Antoni Gaudí (1852-1926) was de bekendste vertegenwoordiger van het Catalaans modernisme, de Spaanse variant van de Art Nouveau.
Aan het eind van de 19e ontstond op veel plaatsen in Europa een onvrede over de heersende architectuur met al haar neostijlen: zo ontstond in Frankrijk de Art Nouveau, in Oostenrijk de Wiener Secession en in Duitsland de Jugendstil. In Spanje kwam deze vernieuwing met name in Catalonië op, waarbij men verder ging dan het zoeken naar een nieuwe vormentaal: er moest een typische, Catalaanse architectuur komen. Gevoed door hun liefde voor Catalonië en het streven naar onafhankelijkheid, brachten deze architecten prachtige, fantasierijke ontwerpen voort. Dit werd nog eens extra mogelijk gemaakt door de relatief nieuwe stadswijk Eixample in Barcelona.
Van Gaudí bespreken we zijn bekendste werk. Zo zien we Casa Batlló (Barcelona, 1907) en Casa Milà (Barcelona, 1907), maar ook vroeger werk als Casa Vicens (Barcelona, 1885) en El Capricho (Comillas, 1885).

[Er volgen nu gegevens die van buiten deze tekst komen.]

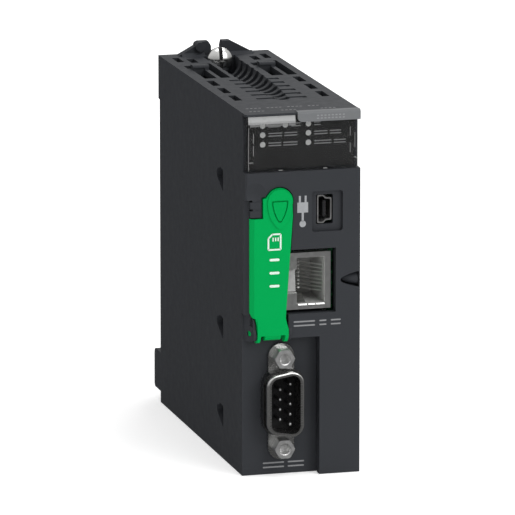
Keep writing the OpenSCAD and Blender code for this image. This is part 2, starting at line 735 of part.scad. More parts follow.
module card_socket() {
    x1 = card_x0 + card_t;
    top = card_z0 + card_w;
    y1 = socket_y + socket_l;
    color(black) {
        box([side_x + 0.02, socket_y, card_z0 - 2.4], [card_x0 - 0.15, y1, top + 2.4]);
        for (z = [[card_z0 - 2.4, card_z0 - 0.25], [top + 0.25, top + 2.4]]) {
            box([card_x0 - 0.3, socket_y, z[0]], [x1 + 0.1, y1, z[1]]);
        }
        box([card_x0 - 0.3, y1 - 1.4, card_z0 - 2.4], [x1 + 0.1, y1, top + 2.4]);
    }
}

module card_socket_shell() {
    x1 = card_x0 + card_t + 0.12;
    color(bright_steel)
    difference() {
        box([x1, socket_y, card_z0 - 2.4], [x1 + 0.3, socket_y + socket_l, card_z0 + card_w + 2.4]);
        for (z = [card_z0 + 6, card_z0 + 15]) {
            box([x1 - 1, socket_y + 6, z], [x1 + 1, socket_y + 14, z + 3]);
        }
    }
}

// ---- Serial port ----

// Outline of the plug opening: wide on the left, stepped in on the right; g insets it
function usb_points(g) =
    let (x0 = usb_x0 + g, x1 = usb_x0 + usb_w - g, h = usb_h / 2 - g)
    let (xa = usb_x0 + 1.75 - 0.41 * g, xb = xa + 0.75)
    rounded([[x0, usb_z - h], [xa, usb_z - h], [xb, usb_z - h + 0.75], [x1, usb_z - h + 0.75],
        [x1, usb_z + h - 0.75], [xb, usb_z + h - 0.75], [xa, usb_z + h], [x0, usb_z + h]],
        [0.4, 0.3, 0.2, 0.4, 0.4, 0.2, 0.3, 0.4], 3);

module usb_shell() {
    color(bright_steel)
    difference() {
        upright(usb_y, usb_y + usb_l) polygon(usb_points(0));
        upright(usb_y - 1, usb_y + usb_l - usb_wall) polygon(usb_points(usb_wall));
    }
}

module usb_insert() {
    back = usb_y + usb_l - usb_wall;
    color(black) {
        upright(back - 2.6, back) polygon(usb_points(usb_wall));
        upright(usb_y + 0.8, back - 2.5) polygon(box_points(usb_x0 + 1.75, usb_z - 2.2, usb_x0 + 2.5, usb_z + 2.2));
    }
}

module usb_contacts() {
    color(gold) for (i = [-2:2]) {
        box([usb_x0 + 2.5, usb_y + 1.1, usb_z + 0.8 * i - 0.2],
            [usb_x0 + 2.65, usb_y + usb_l - 3, usb_z + 0.8 * i + 0.2]);
    }
}

// ---- Network port ----

module port_cavity(y0, y1, g) {
    box([cavity_x0 - g, y0, port_z - cavity_h / 2 - g], [cavity_x1 + g, y1, port_z + cavity_h / 2 + g]);
    box([cavity_x0 - 2.8 - g, y0, port_z - 3.15 - g], [cavity_x0 + 1, y1, port_z + 3.15 + g]);
}

module network_shield() {
    half = port_h / 2;
    color(bright_steel)
    difference() {
        box([port_x0, port_y, port_z - half], [port_x1 - 0.05, port_y + port_l, port_z + half]);
        box([port_x0 + port_wall, port_y + port_wall, port_z - half + port_wall],
            [port_x1 + 1, port_y + port_l - port_wall, port_z + half - port_wall]);
        port_cavity(port_y - 1, port_y + 1, 0.15);
        // Spring fingers cut into the lower and upper sides
        for (x = [-2.4, 2, 5.2]) {
            box([x, port_y + 2, port_z - half - 1], [x + 0.4, port_y + 9, port_z + half + 1]);
        }
    }
}

module network_insert() {
    half = port_h / 2 - port_wall - 0.05;
    color(black)
    difference() {
        box([port_x0 + port_wall + 0.05, port_y + port_wall + 0.05, port_z - half],
            [port_x1 - 0.05, port_y + port_l - port_wall - 0.05, port_z + half]);
        port_cavity(port_y, port_y + cavity_l, 0);
    }
}

// Eight spring wires that slope from the front right of the opening to its rear left
module network_contacts() {
    color(gold) for (i = [0:7]) {
        translate([cavity_x1 + 0.3, port_y + 2.2, port_z + wire_pitch * (i - 3.5)]) rotate([-90, 0, 38])
            cylinder(h = 9.6, r = 0.23);
    }
}

// ---- Nine-pin connector ----

// D-shaped outline, wide side on the right, grown by g
function d_points(g) =
    let (w = shell_w / 2 + g, wide = shell_h / 2 + g, narrow = wide - 2 * w * tan(10))
    rounded([[dsub_x - w, dsub_z - narrow], [dsub_x + w, dsub_z - wide], [dsub_x + w, dsub_z + wide],
        [dsub_x - w, dsub_z + narrow]], 2.7 + g, 7);

module dsub_shell() {
    reach = jack_pitch / 2;
    color(bright_steel)
    difference() {
        union() {
            upright(shell_rim, step_y) polygon(d_points(0));
            upright(flange_y, step_y) union() {
                square_w = 7.2;
                polygon(box_points(dsub_x - square_w / 2, dsub_z - reach, dsub_x + square_w / 2, dsub_z + reach));
                for (s = [-1, 1]) {
                    translate([dsub_x, dsub_z + s * reach]) circle(r = square_w / 2 + 0.02);
                }
                polygon(d_points(collar_w - 0.1));
            }
        }
        upright(shell_rim - 1, step_y + 1) polygon(d_points(-shell_wall));
        for (s = [-1, 1]) {
            rod_y(flange_y - 1, step_y + 1, dsub_x, dsub_z + s * reach, 1.65);
        }
    }
}

module dsub_collar() {
    color(black)
    difference() {
        upright(collar_y, flange_y - 0.02) polygon(d_points(collar_w));
        upright(collar_y - 1, flange_y + 1) polygon(d_points(0.05));
    }
}

module dsub_insulator() {
    color(black) {
        upright(front_y + 3.4, step_y + 0.2) polygon(d_points(-shell_wall - 0.05));
        upright(step_y + 0.05, step_back + 0.2) polygon(d_points(0));
        box([dsub_x - 5.4, step_back + 0.1, dsub_z - 9.6], [dsub_x + 5.4, step_y + 10, dsub_z + 9.6]);
    }
}

module pin_with_tail(x, z) {
    rod_y(shell_rim + 0.9, step_y + 11, x, z, 0.5);
    box([side_x - board_t - 0.1, step_y + 10.5, z - 0.3], [x, step_y + 11.1, z + 0.3]);
}

module dsub_pins() {
    color(gold) {
        for (i = [-2:2]) {
            pin_with_tail(dsub_x + pin_columns / 2, dsub_z + pin_pitch * i);
        }
        for (i = [-1.5:1:1.5]) {
            pin_with_tail(dsub_x - pin_columns / 2, dsub_z + pin_pitch * i);
        }
    }
}

module dsub_jackscrews() {
    top_y = front_y - 1.3;
    color(bright_steel) for (s = [-1, 1]) {
        translate([dsub_x, 0, dsub_z + s * jack_pitch / 2])
        difference() {
            union() {
                translate([0, flange_y, 0]) rotate([90, 0, 0])
                    cylinder(h = flange_y - top_y, r = hex_af / 2 / cos(30), $fn = 6);
                rod_y(flange_y - 0.1, step_back + 2.5, 0, 0, 1.5);
            }
            rod_y(top_y - 1, flange_y + 1, 0, 0, jack_hole_r);
        }
    }
}

// ---- Captive screw ----

module fixing_screw() {
    color(bright_steel) on_screw_axis()
    difference() {
        union() {
            // Domed head
            translate([0, 0, -head_l]) cylinder(h = head_l - 1, r = head_r);
            translate([0, 0, -1]) cylinder(h = 1, r1 = head_r, r2 = 2.1);
            translate([0, 0, -screw_len]) cylinder(h = screw_len - head_l, r = waist_r);
            translate([0, 0, -screw_len]) cylinder(h = thread_l, r = thread_r);
        }
        // Slot and cross recess
        box([-0.45, -head_r - 1, -1.3], [0.45, head_r + 1, 1]);
        box([-1.9, -0.4, -1.6], [1.9, 0.4, 1]);
        box([-0.4, -1.9, -1.9], [0.4, 1.9, 1]);
    }
}

module screw_washer() {
    color(bright_steel) on_screw_axis()
    difference() {
        translate([0, 0, -head_l - washer_t - 0.02]) cylinder(h = washer_t, r = 3.1);
        translate([0, 0, -head_l - 2]) cylinder(h = 3, r = waist_r + 0.08);
    }
}

// ---- Rear connector ----

module bus_connector() {
    z0 = bus_z - bus_h / 2;
    z1 = bus_z + bus_h / 2;
    color([0.2, 0.2, 0.21])
    difference() {
        box([bus_x0, bus_y, z0], [main_x - 0.05, bus_back, z1]);
        box([bus_x0 + 1.2, bus_back - 8, z0 + 2.6], [main_x - 1.25, bus_back + 1, z1 - 2.6]);
        for (z = [z0 + 1.3, z1 - 1.3]) {
            rod_y(bus_back - 3, bus_back + 1, bus_x0 + 4.5, z, 0.8);
        }
    }
}

module bus_pins() {
    color(gold) for (column = [0, 1]) for (i = [0:19]) {
        x = bus_x0 + 3.2 + 2.54 * column;
        y = bus_tail_y(column);
        z = bus_z + 2.3 * (i - 9.5);
        box([x - 0.3, y, z - 0.3], [x + 0.3, bus_back - 1.6, z + 0.3]);
        box([x - 0.3, y, z - 0.3], [main_x + board_t + 0.6, y + 0.6, z + 0.3]);
    }
}

module bus_screws() {
    color(bright_steel) for (s = [-1, 1]) {
        rod_y(bus_back - 2.8, bus_back + 0.1, bus_x0 + 4.5, bus_z + s * (bus_h / 2 - 1.3), 0.75);
        rod_y(bus_back, bus_back + 0.8, bus_x0 + 4.5, bus_z + s * (bus_h / 2 - 1.3), 1.25);
    }
}

// ---- Boards ----

module main_board() {
    color(board_green)
    difference() {
        box([main_x, main_y, board_z0], [main_x + board_t, main_y + main_l, board_z0 + main_h]);
        for (p = spacers) {
            rod_x(main_x - 1, main_x + board_t + 1, p[0], p[1], 1.4);
        }
        for (column = [0, 1]) for (i = [0:19]) {
            box([main_x - 1, bus_tail_y(column) - 0.05, bus_z + 2.3 * (i - 9.5) - 0.35],
                [main_x + board_t + 1, bus_tail_y(column) + 0.65, bus_z + 2.3 * (i - 9.5) + 0.35]);
        }
    }
}

module connector_board() {
    color(board_green)
    difference() {
        box([side_x - board_t, side_y, board_z0], [side_x, side_y + side_l, board_z0 + side_h]);
        for (p = spacers) {
            rod_x(side_x - board_t - 1, side_x + 1, p[0], p[1], 1.4);
        }
        for (i = [-2:0.5:2]) {
            box([side_x - board_t - 1, step_y + 10.45, dsub_z + pin_pitch * i - 0.35],
                [side_x + 1, step_y + 11.15, dsub_z + pin_pitch * i + 0.35]);
        }
    }
}

module board_link() {
    color(black) box([side_x + 0.02, front_y + 62, 38], [main_x - 0.02, front_y + 67, 64]);
}

module board_spacers() {
    color(bright_steel) for (p = spacers) {
        difference() {
            hex_x(side_x + 0.02, main_x - 0.02, p[0], p[1], spacer_af);
            rod_x(side_x - 1, side_x + 6, p[0], p[1], 1.25);
            rod_x(main_x - 6, main_x + 1, p[0], p[1], 1.25);
        }
    }
}

module spacer_screws() {
    color(bright_steel) for (p = spacers) {
        rod_x(side_x - board_t - 0.05, side_x + 5, p[0], p[1], 1.2);
        hex_x(side_x - board_t - 1, side_x - board_t, p[0], p[1], 4);
        rod_x(main_x - 5, main_x + board_t + 0.05, p[0], p[1], 1.2);
        hex_x(main_x + board_t, main_x + board_t + 1.4, p[0], p[1], 4);
    }
}

module on_main_right(y, z, l, h, t) {
    box([main_x + board_t, front_y + y, z], [main_x + board_t + t, front_y + y + l, z + h]);
}

module processor_chip() {
    color([0.15, 0.15, 0.16]) {
        on_main_right(38, 50, 23, 23, 1.7);
        on_main_right(41, 53, 17, 17, 2.3);
    }
}

module memory_chips() {
    color([0.13, 0.13, 0.14]) {
        for (z = [36, 22]) {
            on_main_right(36, z, 18, 10, 1.2);
        }
        on_main_right(16, 60, 12, 18, 1.2);
    }
}

module capacitors() {
    color([0.7, 0.7, 0.72]) for (p = [[40, 24], [52, 24], [40, 34], [52, 34]]) {
        rod_x(main_x - 8, main_x - 0.02, front_y + p[0], p[1], 4);
    }
}

module backup_capacitor() {
    color([0.2, 0.3, 0.5]) rod_x(main_x - 5.5, main_x - 0.02, front_y + 62, 18, 6.5);
}

module inductors() {
    color([0.3, 0.3, 0.31]) for (z = [82, 68]) {
        box([main_x - 4.5, front_y + 50, z], [main_x - 0.02, front_y + 60, z + 10]);
    }
}

module crystal() {
    color(bright_steel) on_main_right(31, 74, 11, 4.6, 3.4);
}

// Leaf that touches the rack's earth bar below the feet
module ground_spring() {
    color(bright_steel) sideways(-5, 5)
        polygon([[rear_plate_y + rear_plate_t, 3], [rear_plate_y + rear_plate_t + 0.4, 3],
            [rear_plate_y + rear_plate_t + 0.4, 6.5], [rear_y + 3, 10], [rear_y + 3, 10.4],
            [rear_plate_y + rear_plate_t + 0.4, 15.5], [rear_plate_y + rear_plate_t, 15.5],
            [rear_plate_y + rear_plate_t, 15.1], [rear_y + 2.5, 10.2], [rear_plate_y + rear_plate_t, 6.7]]);
}

casing();
rear_cover();
cover_screws();
front_bezel();
display_window();
display_panel();
light_pipes();
display_board();
status_leds();
id_plate();
card_door();
memory_card();
card_socket();
card_socket_shell();
usb_shell();
usb_insert();
usb_contacts();
network_shield();
network_insert();
network_contacts();
dsub_shell();
dsub_collar();
dsub_insulator();
dsub_pins();
dsub_jackscrews();
fixing_screw();
screw_washer();
bus_connector();
bus_pins();
bus_screws();
main_board();
connector_board();
board_link();
board_spacers();
spacer_screws();
processor_chip();
memory_chips();
capacitors();
backup_capacitor();
inductors();
crystal();
ground_spring();
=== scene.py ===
"""A PLC processor module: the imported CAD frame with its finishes, printed marks and fine pieces.

Lengths are in metres; MM turns the millimetres of small details into metres.
The front looks along -Y, the rack side along +Y, and Z is up.
"""
import json
import math

import bmesh
import bpy
from mathutils import Matrix, Vector


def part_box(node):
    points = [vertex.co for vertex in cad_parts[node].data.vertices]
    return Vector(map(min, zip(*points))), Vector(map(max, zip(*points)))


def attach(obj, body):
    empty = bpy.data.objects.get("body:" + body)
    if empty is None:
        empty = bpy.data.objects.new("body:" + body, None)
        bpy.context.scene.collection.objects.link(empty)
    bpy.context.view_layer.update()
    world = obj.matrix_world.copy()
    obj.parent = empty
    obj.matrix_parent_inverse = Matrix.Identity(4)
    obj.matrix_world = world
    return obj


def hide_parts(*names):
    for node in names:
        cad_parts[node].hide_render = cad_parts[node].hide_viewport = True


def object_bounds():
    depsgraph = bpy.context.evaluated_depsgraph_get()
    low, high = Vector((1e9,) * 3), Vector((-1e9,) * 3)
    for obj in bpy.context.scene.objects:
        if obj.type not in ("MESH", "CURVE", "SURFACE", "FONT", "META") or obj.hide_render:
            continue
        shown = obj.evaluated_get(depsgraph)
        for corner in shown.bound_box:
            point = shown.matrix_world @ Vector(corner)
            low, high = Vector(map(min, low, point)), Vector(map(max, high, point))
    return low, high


MM = 0.001
SHARP_ANGLE = math.radians(35)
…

Daarnaast uitgebreid aandacht voor Park Güell (Barcelona, 1914), oorspronkelijk bedoeld als een luxe woonwijk en natuurlijk zijn levenswerk de Sagrada Família (Barcelona, 1884- ).
Verder in deze lezing ook aandacht voor andere modernisten, denk bv aan Lluís Domènech i Montaner (1850-1923) en Joesp Puig I Cadafalch (1867-1956).